Well I sent off the Ruger GP100 to Dave Clements yesterday to be converted to 10mm and today I bought a 5 inch S&W 610. Life is good.


----------



## Boar Hunter (Feb 17, 2015)

Very nice!  I love the 10mm. Few people get it concerning the 10.


----------



## 660griz (Feb 17, 2015)

Boar Hunter said:


> Few people get it concerning the 10.



I don't. Other than the possibility of a high capacity 357 mag. Doesn't mean I don't want one though.


----------



## frankwright (Feb 17, 2015)

Should be a sweet gun when you get it back.

I have a G29 and it is a great weapon, especially with my handloaded Hornady 180 XTP and HAP loads.

I have killed a hog with it and carry it whenever I am in the wood but the deer have eluded me.

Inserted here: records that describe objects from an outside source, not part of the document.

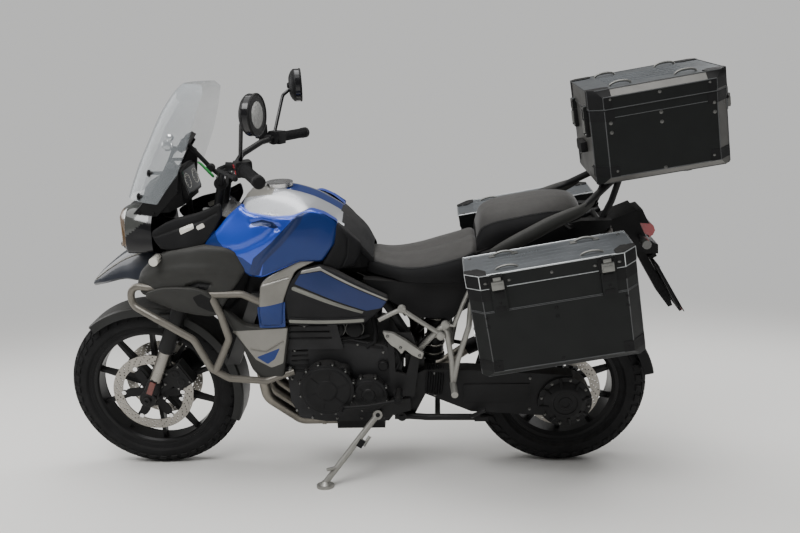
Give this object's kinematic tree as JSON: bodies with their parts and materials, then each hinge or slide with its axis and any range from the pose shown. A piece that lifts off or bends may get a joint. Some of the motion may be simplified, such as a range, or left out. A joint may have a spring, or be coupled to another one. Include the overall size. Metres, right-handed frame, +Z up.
{
  "type": "adventure motorcycle",
  "caption": "Adventure motorcycle with a beak, tall clear screen, crash bars, side boxes and a top box, shaft drive and cast wheels, leaning on its side stand.",
  "frame": {"origin": "Centre of the bounding box, on the ground", "axes": "-X forward, +X to the rear, -Y to the rider's left, where the side stand is, +Z up; the motorcycle leans about 13 degrees to its left"},
  "size_m": [2.3604, 1.086, 1.5216],
  "materials": {
    "tyre_rubber": "matt",
    "wheel_black": "satin",
    "disc_steel": "brushed",
    "fork_metal": "satin",
    "frame_black": "satin",
    "engine_grey": "satin",
    "exhaust_steel": "heat-tinted",
    "silver_metal": "polished",
    "body_blue": "gloss",
    "body_silver": "gloss",
    "matte_grey": "matt",
    "black_plastic": "matt",
    "crash_grey": "satin",
    "seat_cover": "grained vinyl",
    "clear_screen": "clear",
    "lens": "clear",
    "red_lens": "gloss",
    "amber_lens": "gloss",
    "box_charcoal": "powder-coated",
    "box_lid": "powder-coated"
  },
  "bodies": {
    "chassis": {"main_frame": "frame_black", "nose_stay": "frame_black", "engine": "engine_grey", "radiator": "frame_black", "exhaust_headers": "exhaust_steel", "silencer": "silver_metal", "subframe": "silver_metal", "footpeg_hangers": "silver_metal", "crash_bars": "crash_grey", "fuel_tank": "body_blue", "tank_sides": "body_blue", "tank_top_cover": "body_silver", "front_cowls": "matte_grey", "infill_panels": "body_silver", "side_covers": "matte_grey", "tail_panels": "black_plastic", "beak": "body_blue", "headlight": "black_plastic", "headlight_lens": "lens", "windscreen": "clear_screen", "instrument_panel": "black_plastic", "rider_seat": "seat_cover", "pillion_seat": "seat_cover", "rear_rack": "black_plastic", "rear_mudguard": "black_plastic", "tail_light": "red_lens", "indicators": "amber_lens", "swingarm": "frame_black", "rear_shock": "frame_black", "rear_hugger": "black_plastic", "left_side_box": "box_charcoal", "right_side_box": "box_charcoal", "top_box": "box_charcoal"},
    "steering_assembly": {"front_fork": "fork_metal", "handlebar": "frame_black", "hand_controls": "black_plastic", "mirrors": "black_plastic", "device_holder": "black_plastic", "front_mudguard": "matte_grey", "front_calipers": "frame_black"},
    "front_wheel": {"front_tyre": "tyre_rubber", "front_rim": "wheel_black", "front_discs": "disc_steel"},
    "rear_wheel": {"rear_tyre": "tyre_rubber", "rear_rim": "wheel_black", "rear_disc": "disc_steel"},
    "top_lid_body": {"top_box_lid": "box_lid"},
    "left_lid_body": {"left_box_lid": "box_lid"},
    "right_lid_body": {"right_box_lid": "box_lid"},
    "cap_body": {"fuel_cap": "silver_metal"},
    "side_stand_body": {"side_stand": "silver_metal"},
    "centre_stand_body": {"centre_stand": "frame_black"}
  },
  "joints": [
    {"name": "steering_turn", "type": "hinge", "parent": "chassis", "child": "steering_assembly", "pos_m": [-0.55724, 0.02126, 0.87942], "axis": [0.4049, -0.201, 0.892], "range_deg": [-38, 38]},
    {"name": "front_wheel_spin", "type": "hinge", "parent": "steering_assembly", "child": "front_wheel", "pos_m": [-0.85089, 0.14672, 0.32259], "axis": [-0.0001, 0.9755, 0.2198], "continuous": true},
    {"name": "rear_wheel_spin", "type": "hinge", "parent": "chassis", "child": "rear_wheel", "pos_m": [0.67911, 0.14855, 0.31498], "axis": [-0.0001, 0.9755, 0.2198], "continuous": true},
    {"name": "top_lid_hinge", "type": "hinge", "parent": "chassis", "child": "top_lid_body", "pos_m": [0.71512, -0.07856, 1.32273], "axis": [0.0001, -0.9755, -0.2198], "range_deg": [0, 95]},
    {"name": "left_lid_hinge", "type": "hinge", "parent": "chassis", "child": "left_lid_body", "pos_m": [0.57885, -0.23083, 0.82482], "axis": [-0.9876, 0.0344, -0.1529], "range_deg": [0, 95]},
    {"name": "right_lid_hinge", "type": "hinge", "parent": "chassis", "child": "right_lid_body", "pos_m": [0.57881, 0.27255, 0.93826], "axis": [0.9876, -0.0344, 0.1529], "range_deg": [0, 95]},
    {"name": "fuel_cap_hinge", "type": "hinge", "parent": "chassis", "child": "cap_body", "pos_m": [-0.37813, -0.02425, 1.08141], "axis": [0.0001, -0.9755, -0.2198], "range_deg": [0, 90]},
    {"name": "side_stand_pivot", "type": "hinge", "parent": "chassis", "child": "side_stand_body", "pos_m": [0.00614, -0.03043, 0.24471], "axis": [0.2333, -0.97, 0.0684], "range_deg": [0, 100]},
    {"name": "centre_stand_pivot", "type": "hinge", "parent": "chassis", "child": "centre_stand_body", "pos_m": [0.09213, 0.16152, 0.25724], "axis": [-0.0001, 0.9755, 0.2198], "range_deg": [0, 95], "stiffness_Nm_per_rad": 12, "springref_deg": -85.94}
  ]
}
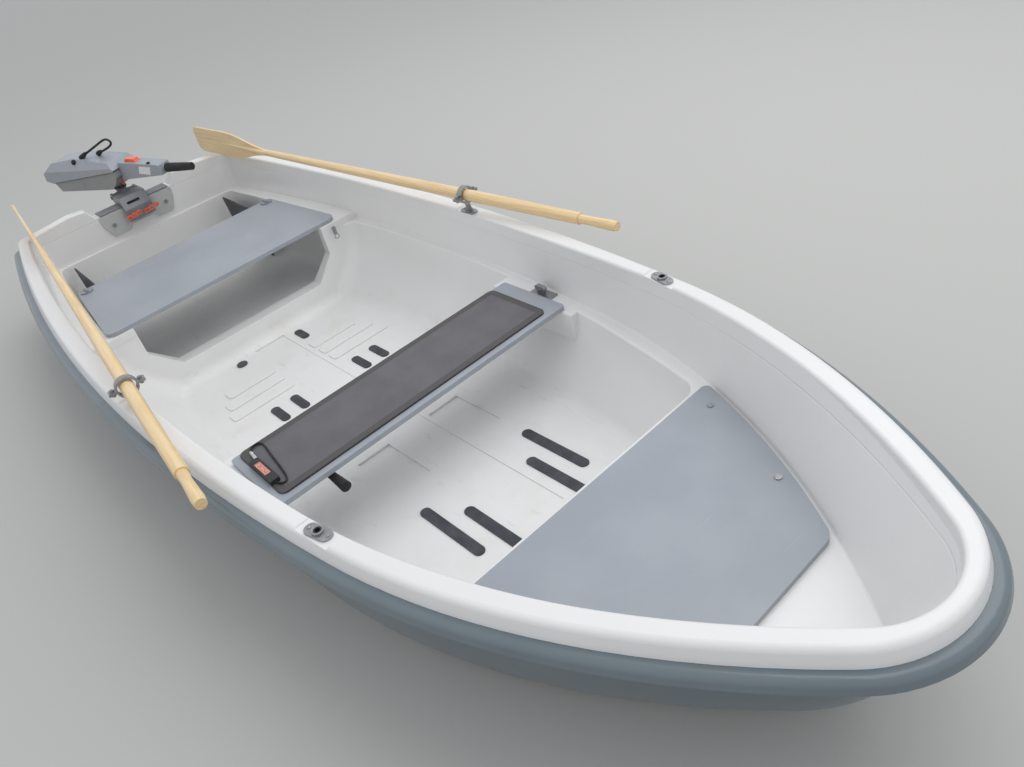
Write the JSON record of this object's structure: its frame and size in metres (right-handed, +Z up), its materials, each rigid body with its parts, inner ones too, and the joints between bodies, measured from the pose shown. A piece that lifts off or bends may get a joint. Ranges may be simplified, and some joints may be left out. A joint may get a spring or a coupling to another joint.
{
  "type": "rowing boat",
  "caption": "Open double-skinned rowing boat with seat boards, oars lying in ring oarlocks and a small electric outboard clamped to the transom.",
  "frame": {"origin": "on the centre plane at the waterline, about amidships", "axes": "+X to the bow, +Y to port, +Z up"},
  "size_m": [4.3084, 1.4552, 1.1015],
  "materials": {
    "hull_grey": "gloss",
    "liner_white": "satin gloss",
    "board_grey": "satin",
    "panel_dark": "fine texture",
    "black_plastic": "matt",
    "black_rubber": "matt",
    "zinc": "galvanised",
    "knob_grey": "satin",
    "dark_plate": "matt",
    "pad_grey": "ribbed",
    "pine": "oiled",
    "pad_plate": "satin",
    "trim_grey": "satin",
    "motor_metal": "painted",
    "orange_plastic": "gloss",
    "dark_tube": "anodised",
    "motor_grey": "satin",
    "pod_dark": "satin",
    "prop_dark": "satin"
  },
  "bodies": {
    "hull": {"hull_shell": "hull_grey", "liner": "liner_white", "thwart": "board_grey", "stern_seat": "board_grey", "bow_seat": "board_grey", "thwart_panel": "panel_dark", "panel_box": "black_plastic", "panel_lead": "black_rubber", "thwart_latches": "zinc", "release_grip": "black_rubber", "seat_knobs": "knob_grey", "seat_screws": "zinc", "locker_partitions": "dark_plate", "seat_clip": "zinc", "floor_pads": "pad_grey", "drain_plugs": "pad_grey", "oarlock_sockets": "zinc", "socket_bushes": "black_plastic", "transom_pad": "pad_plate", "pad_bolts": "zinc", "transom_trim": "trim_grey", "bow_eye": "zinc", "motor_clamp": "motor_metal", "clamp_screws": "zinc", "clamp_handles": "orange_plastic"},
    "oarlock_port": {"oarlock_port": "zinc"},
    "oarlock_starboard": {"oarlock_starboard": "zinc"},
    "oar_port": {"oar_port": "pine"},
    "oar_starboard": {"oar_starboard": "pine"},
    "motor_tilt": {"motor_swivel": "motor_metal"},
    "motor": {"motor_shaft": "dark_tube", "motor_head": "motor_grey", "motor_battery": "motor_grey", "motor_tiller": "motor_grey", "tiller_grip": "black_rubber", "tiller_lever": "orange_plastic", "battery_lead": "black_rubber", "motor_pod": "pod_dark"},
    "propeller": {"propeller": "prop_dark"}
  },
  "joints": [
    {"name": "oarlock_port_swing", "type": "hinge", "parent": "hull", "child": "oarlock_port", "pos_m": [-0.098, 0.642, 0.4], "axis": [0, 0, 1], "range_deg": [-65, 0]},
    {"name": "oar_port_lift", "type": "hinge", "parent": "oarlock_port", "child": "oar_port", "pos_m": [-0.098, 0.642, 0.45971], "axis": [-0.1002, 0.995, 0], "range_deg": [0, 3]},
    {"name": "oarlock_starboard_swing", "type": "hinge", "parent": "hull", "child": "oarlock_starboard", "pos_m": [-0.098, -0.642, 0.4], "axis": [0, 0, 1], "range_deg": [0, 65]},
    {"name": "oar_starboard_lift", "type": "hinge", "parent": "oarlock_starboard", "child": "oar_starboard", "pos_m": [-0.098, -0.642, 0.45971], "axis": [0.1002, 0.995, 0], "range_deg": [0, 3]},
    {"name": "motor_tilt", "type": "hinge", "parent": "hull", "child": "motor_tilt", "pos_m": [-1.976, 0, 0.408], "axis": [0, 1, 0], "range_deg": [0, 20]},
    {"name": "motor_steer", "type": "hinge", "parent": "motor_tilt", "child": "motor", "pos_m": [-1.992, 0, 0.37], "axis": [0, 0, 1], "range_deg": [-80, 10]},
    {"name": "propeller_spin", "type": "hinge", "parent": "motor", "child": "propeller", "pos_m": [-2.13581, -0.07014, -0.3], "axis": [0.8988, 0.4384, 0], "continuous": true}
  ]
}
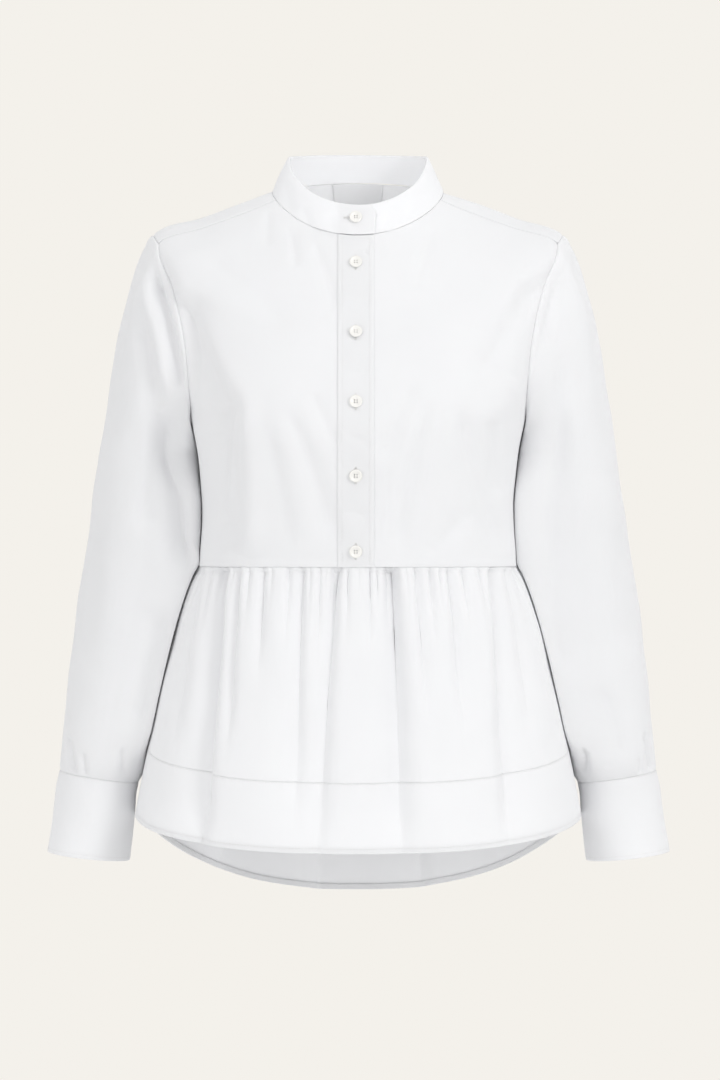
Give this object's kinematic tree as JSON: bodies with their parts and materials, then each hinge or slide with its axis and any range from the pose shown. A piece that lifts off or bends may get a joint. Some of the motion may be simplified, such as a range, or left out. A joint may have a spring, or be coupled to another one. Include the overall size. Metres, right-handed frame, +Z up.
{
  "type": "stand-collar blouse",
  "caption": "Hollow worn-form white cotton blouse with a stand collar, buttoned placket, set-in sleeves with barrel cuffs and a gathered peplum.",
  "frame": {"origin": "middle of the neck base, level with the points where the shoulders meet the neck, where the wearer's shoulders carry it", "axes": "+Z up, +X towards the wearer's left, -Y the front"},
  "size_m": [0.602, 0.2854, 0.7244],
  "materials": {
    "cotton": "smooth white cotton poplin",
    "button": "off-white polished resin"
  },
  "bodies": {
    "root": {"front_left": "cotton", "front_right": "cotton", "placket": "cotton", "yoke": "cotton", "back": "cotton", "collar": "cotton", "neck_patch": "cotton", "sleeve_left": "cotton", "sleeve_right": "cotton", "cuff_left": "cotton", "cuff_right": "cotton", "peplum_front": "cotton", "peplum_back": "cotton", "hem_band_front": "cotton", "hem_band_back": "cotton", "button_1": "button", "button_2": "button", "button_3": "button", "button_4": "button", "button_5": "button", "button_6": "button", "cuff_button_left": "button", "cuff_button_right": "button"}
  },
  "joints": []
}
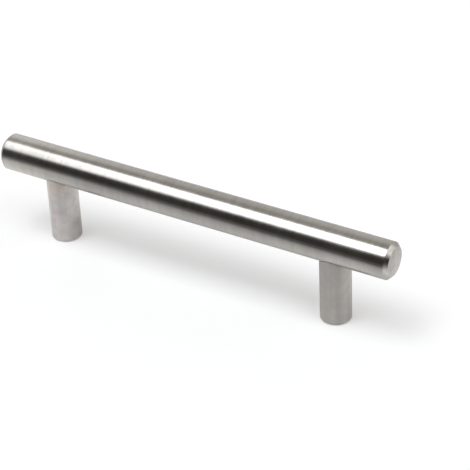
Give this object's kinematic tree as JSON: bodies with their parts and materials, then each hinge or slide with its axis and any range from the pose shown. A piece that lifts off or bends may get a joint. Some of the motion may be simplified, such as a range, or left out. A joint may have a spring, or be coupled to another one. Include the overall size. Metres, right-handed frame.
{
  "type": "tubular cabinet pull",
  "caption": "Straight tubular cabinet pull: a plugged round steel tube across turned posts with coped tops and a tapped screw hole in each foot.",
  "frame": {"origin": "on the door's face, midway between the axes of the two posts, which is the bottom centre of the bounding box", "axes": "+X along the bar, +Y across the bar, +Z away from the door, so the pull stands on its two feet"},
  "size_m": [0.14, 0.012, 0.033],
  "materials": {
    "brushed_tube": "brushed around the bar, warm neutral satin",
    "turned_plug": "fine turned rings, satin",
    "satin_post": "blasted satin with faint lengthwise streaks",
    "plated_stud": "bright zinc plating",
    "plain_insert": "as turned"
  },
  "bodies": {
    "root": {"bar_tube": "brushed_tube", "end_plug_left": "turned_plug", "end_plug_right": "turned_plug", "post_left": "satin_post", "post_right": "satin_post", "joining_stud_left": "plated_stud", "joining_stud_right": "plated_stud", "threaded_insert_left": "plain_insert", "threaded_insert_right": "plain_insert"}
  },
  "joints": []
}
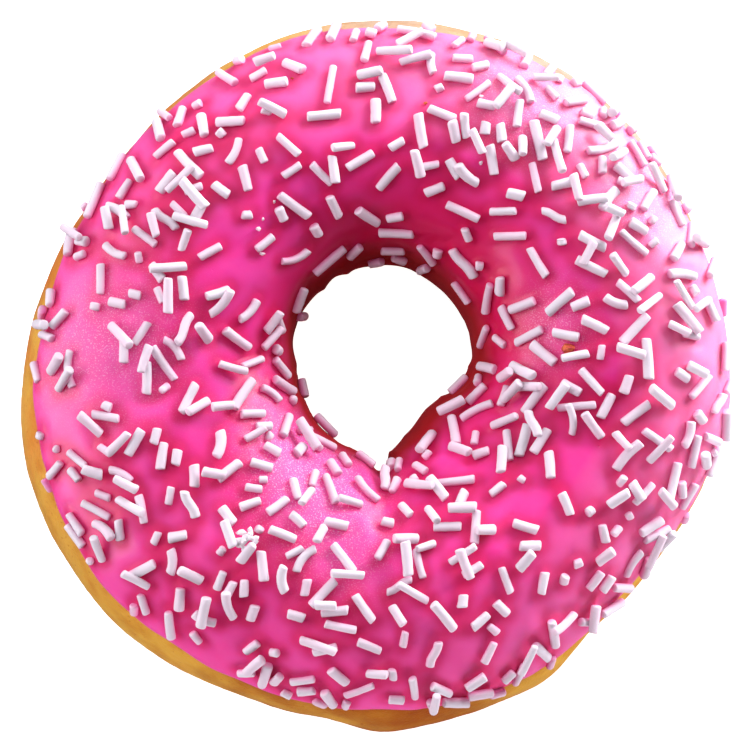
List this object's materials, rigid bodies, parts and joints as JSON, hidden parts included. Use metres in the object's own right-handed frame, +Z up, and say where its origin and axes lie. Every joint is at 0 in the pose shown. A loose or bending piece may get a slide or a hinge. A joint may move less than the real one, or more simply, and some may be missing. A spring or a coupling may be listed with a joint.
{
  "type": "raspberry doughnut",
  "caption": "Ring doughnut of fried dough with a thin coat of pink raspberry icing over its upper side and short white sugar strands fused to the icing.",
  "frame": {"origin": "middle of the underside of the whole, on the surface that it rests on", "axes": "+Z up through the hole, with the iced side up; -Y towards the viewer and +X to the right"},
  "size_m": [0.0892, 0.0888, 0.0352],
  "materials": {
    "dough": "fried dough: golden crust with a paler belt round its side",
    "icing": "set sugar icing, smooth and satin to glossy, with a fine frosty grain",
    "strands": "white pressed sugar, matte, with blunt ends"
  },
  "bodies": {
    "root": {"dough": "dough", "icing": "icing"}
  },
  "joints": []
}
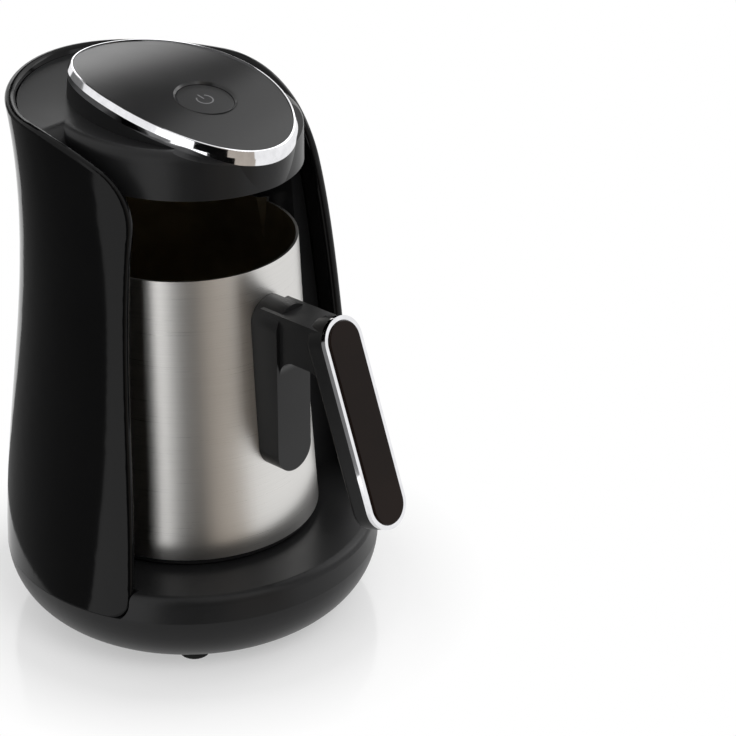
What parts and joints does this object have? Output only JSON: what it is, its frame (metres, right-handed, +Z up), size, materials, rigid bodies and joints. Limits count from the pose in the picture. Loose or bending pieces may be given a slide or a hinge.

I am a big revolver fan too so your gun is really interesting to me.


----------



## pacecars (Feb 20, 2015)

I ordered a bunch more moon clips and 10mm ammo and need to get some more .40 rounds. I just found out one of the local ranges has a bowling pin shoot every Thursday night! I can't wait to give it a try with the 610! I got a bunch of old bowling pins a year or so ago to practice with and now I finally found a pin shoot


----------



## pacecars (Feb 20, 2015)

I am thinking the GP100 will be the ultimate carry revolver. I wish the clips were the same size. I might have to color code them.


----------



## Brewskis (Feb 20, 2015)

frankwright said:


> Should be a sweet gun when you get it back.
> 
> I have a G29 and it is a great weapon, especially with my handloaded Hornady 180 XTP and HAP loads.
> 
> ...



Hey Frank, I really like my G29 too, and thought about hog and other critters when I got it. I've just wondered about it's effectiveness in stock form against game with the shorter barrel, sight radius, and frame vs. the G20. Good to hear about your success. Wouldn't mind hearing how yours is set up or if it's still all stock like mine.


----------



## frankwright (Feb 22, 2015)

My G29 is mostly stock. 
I upgraded the sights, changed recoil spring, polished the internals and added a talon rubberized grip.
I feel like 40 yards is about my limit with the gun.

I am thinking of this one when they become available.

http://www.thetruthaboutguns.com/2015/01/joe-grine/shot-show-glock-40-mos-10mm/


----------



## pacecars (Feb 22, 2015)

I like thee Glock 40 but the next 10mm for me will be a Sig 1911 hopefully in a commander length


----------



## jeffrey (Feb 27, 2015)

Frank I have a g29 also and I really like it. But my chamber was pretty loose and would split the brass even on Remington factory loads so I droped in an extended LW barrel and no problems since.

How is your factory chamber?


----------



## pacecars (Feb 28, 2015)

Model 610 no dash, 5 inch 10mm:


----------



## jeffrey (Feb 28, 2015)

Sweet,


----------



## pacecars (Mar 4, 2015)

I decided to save the wear and tear on the combats and put on a set of VZ Grips. I need to take a better picture  show how good they actually look


----------



## smokey30725 (Mar 5, 2015)

pacecars said:


> I decided to save the wear and tear on the combats and put on a set of VZ Grips. I need to take a better picture  show how good they actually look



Stop showing pictures of this beautiful revolver. I'm already trying to decide which kidney to get rid of or which child to sell in order to buy one!!!!!!


----------



## pacecars (Mar 6, 2015)

Glad I could help


----------



## rosewood (Mar 19, 2015)

pacecars said:


> Glad I could help



Nice Frame!!


----------